Below are several records. Retype exactly those lines running from the one with "clear_scene()" through the one with "from mathutils import Matrix, Vector", end lines included, and no others.

──────── Entries ────────

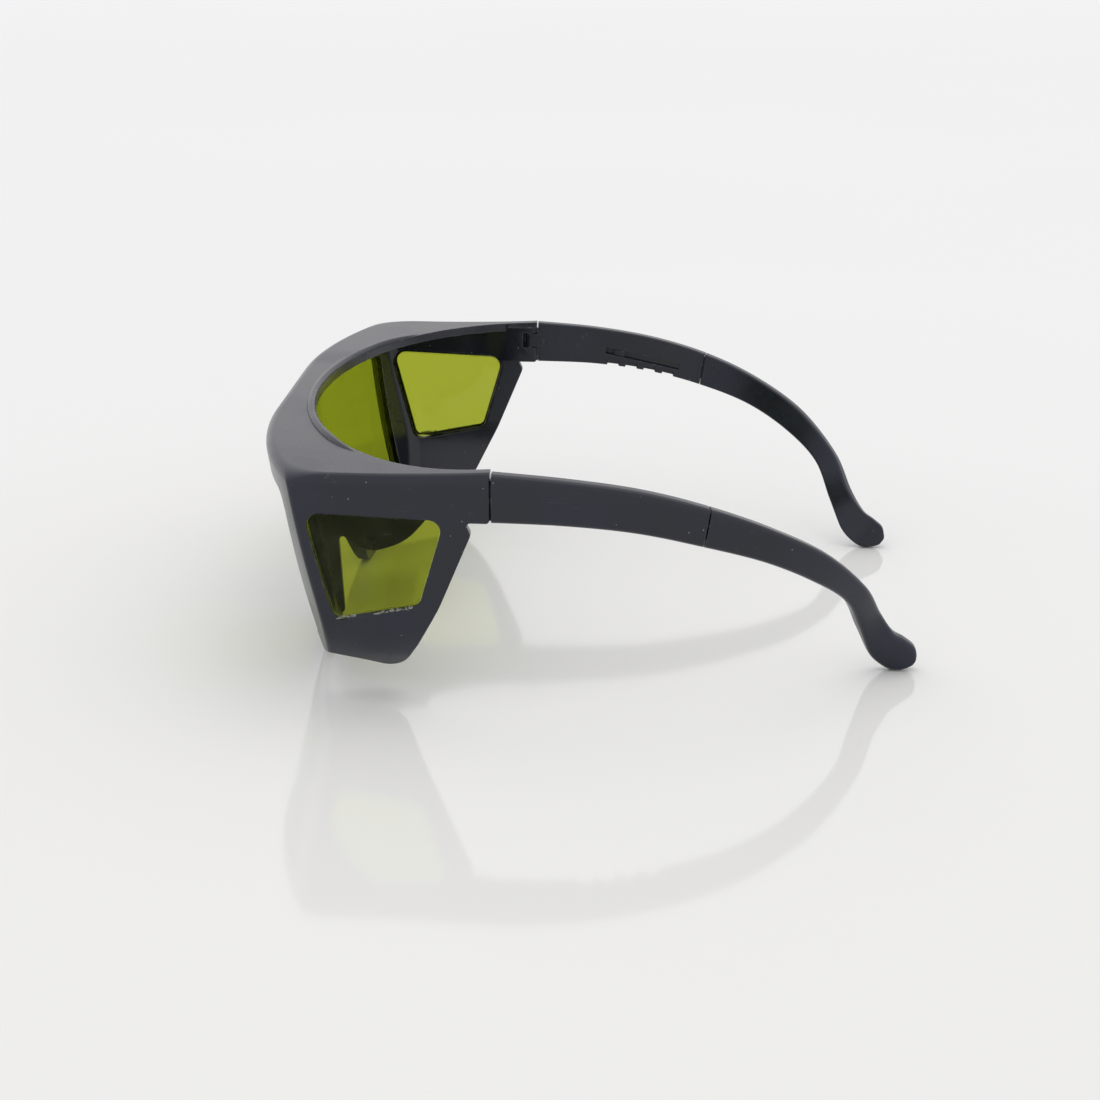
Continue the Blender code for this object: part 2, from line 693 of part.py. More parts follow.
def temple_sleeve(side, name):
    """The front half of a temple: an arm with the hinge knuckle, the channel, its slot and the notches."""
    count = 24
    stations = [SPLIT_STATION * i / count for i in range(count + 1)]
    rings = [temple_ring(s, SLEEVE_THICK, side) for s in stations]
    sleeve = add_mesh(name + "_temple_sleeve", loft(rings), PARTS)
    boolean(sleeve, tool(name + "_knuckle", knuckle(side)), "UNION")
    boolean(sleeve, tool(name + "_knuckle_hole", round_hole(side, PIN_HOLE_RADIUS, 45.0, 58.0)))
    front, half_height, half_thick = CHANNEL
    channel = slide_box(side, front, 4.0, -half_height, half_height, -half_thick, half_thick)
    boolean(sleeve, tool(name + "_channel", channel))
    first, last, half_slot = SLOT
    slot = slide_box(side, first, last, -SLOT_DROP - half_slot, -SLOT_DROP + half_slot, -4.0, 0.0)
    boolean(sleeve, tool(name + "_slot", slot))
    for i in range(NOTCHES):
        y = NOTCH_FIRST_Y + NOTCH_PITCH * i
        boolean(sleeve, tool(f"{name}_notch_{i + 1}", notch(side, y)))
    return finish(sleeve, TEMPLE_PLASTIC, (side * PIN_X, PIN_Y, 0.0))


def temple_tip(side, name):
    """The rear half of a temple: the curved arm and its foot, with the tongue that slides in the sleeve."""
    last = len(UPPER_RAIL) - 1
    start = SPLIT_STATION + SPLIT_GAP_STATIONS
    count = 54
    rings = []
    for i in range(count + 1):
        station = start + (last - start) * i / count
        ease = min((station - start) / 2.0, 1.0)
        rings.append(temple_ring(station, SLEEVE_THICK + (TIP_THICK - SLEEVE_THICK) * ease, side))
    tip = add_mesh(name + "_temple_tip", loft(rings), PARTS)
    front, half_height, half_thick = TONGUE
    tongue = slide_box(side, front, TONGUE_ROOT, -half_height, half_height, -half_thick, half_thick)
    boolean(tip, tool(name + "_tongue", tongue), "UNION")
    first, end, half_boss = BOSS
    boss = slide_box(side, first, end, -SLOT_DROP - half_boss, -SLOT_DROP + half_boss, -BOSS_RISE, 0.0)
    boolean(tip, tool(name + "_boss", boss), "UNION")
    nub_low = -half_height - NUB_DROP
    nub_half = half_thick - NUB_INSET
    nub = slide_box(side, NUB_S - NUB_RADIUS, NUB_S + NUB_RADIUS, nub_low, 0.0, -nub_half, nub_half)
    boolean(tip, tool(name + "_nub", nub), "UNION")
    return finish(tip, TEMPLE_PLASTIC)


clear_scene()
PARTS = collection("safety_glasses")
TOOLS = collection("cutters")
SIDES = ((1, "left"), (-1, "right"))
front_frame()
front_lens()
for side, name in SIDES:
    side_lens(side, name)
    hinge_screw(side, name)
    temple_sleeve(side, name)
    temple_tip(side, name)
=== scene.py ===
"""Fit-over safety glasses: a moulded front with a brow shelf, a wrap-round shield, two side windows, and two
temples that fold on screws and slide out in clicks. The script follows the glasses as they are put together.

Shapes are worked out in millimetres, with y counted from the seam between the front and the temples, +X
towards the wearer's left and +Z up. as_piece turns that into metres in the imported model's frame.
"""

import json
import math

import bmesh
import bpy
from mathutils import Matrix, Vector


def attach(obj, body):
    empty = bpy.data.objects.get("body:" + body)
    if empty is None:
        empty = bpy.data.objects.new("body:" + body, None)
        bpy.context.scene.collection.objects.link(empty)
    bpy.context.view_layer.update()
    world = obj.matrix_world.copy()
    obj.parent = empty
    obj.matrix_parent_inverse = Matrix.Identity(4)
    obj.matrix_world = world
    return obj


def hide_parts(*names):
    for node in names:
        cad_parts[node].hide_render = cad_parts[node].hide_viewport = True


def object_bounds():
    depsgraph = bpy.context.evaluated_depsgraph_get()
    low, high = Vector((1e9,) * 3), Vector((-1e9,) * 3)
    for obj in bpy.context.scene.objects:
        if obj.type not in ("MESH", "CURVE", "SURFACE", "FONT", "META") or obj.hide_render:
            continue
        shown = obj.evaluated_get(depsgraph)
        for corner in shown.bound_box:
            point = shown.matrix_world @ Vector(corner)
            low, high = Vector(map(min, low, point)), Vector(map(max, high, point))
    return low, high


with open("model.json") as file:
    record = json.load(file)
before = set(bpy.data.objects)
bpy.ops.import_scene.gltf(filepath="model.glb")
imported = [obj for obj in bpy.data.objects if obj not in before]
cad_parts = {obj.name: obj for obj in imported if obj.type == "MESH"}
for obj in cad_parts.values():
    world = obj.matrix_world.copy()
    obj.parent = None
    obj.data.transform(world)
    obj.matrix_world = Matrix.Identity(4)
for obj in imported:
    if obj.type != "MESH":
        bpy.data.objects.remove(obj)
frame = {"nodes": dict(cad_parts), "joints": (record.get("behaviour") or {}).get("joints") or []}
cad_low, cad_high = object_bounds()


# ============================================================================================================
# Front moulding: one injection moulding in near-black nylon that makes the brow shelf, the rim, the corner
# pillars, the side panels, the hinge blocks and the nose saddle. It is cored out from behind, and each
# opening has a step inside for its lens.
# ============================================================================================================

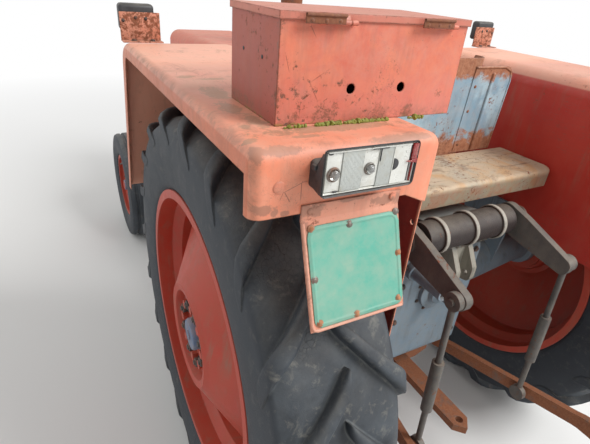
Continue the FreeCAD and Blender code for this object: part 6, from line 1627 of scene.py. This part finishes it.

────────

**Result of the task**.
clear_scene()
PARTS = collection("safety_glasses")
TOOLS = collection("cutters")
SIDES = ((1, "left"), (-1, "right"))
front_frame()
front_lens()
for side, name in SIDES:
    side_lens(side, name)
    hinge_screw(side, name)
    temple_sleeve(side, name)
    temple_tip(side, name)
=== scene.py ===
"""Fit-over safety glasses: a moulded front with a brow shelf, a wrap-round shield, two side windows, and two
temples that fold on screws and slide out in clicks. The script follows the glasses as they are put together.

Shapes are worked out in millimetres, with y counted from the seam between the front and the temples, +X
towards the wearer's left and +Z up. as_piece turns that into metres in the imported model's frame.
"""

import json
import math

import bmesh
import bpy
from mathutils import Matrix, Vector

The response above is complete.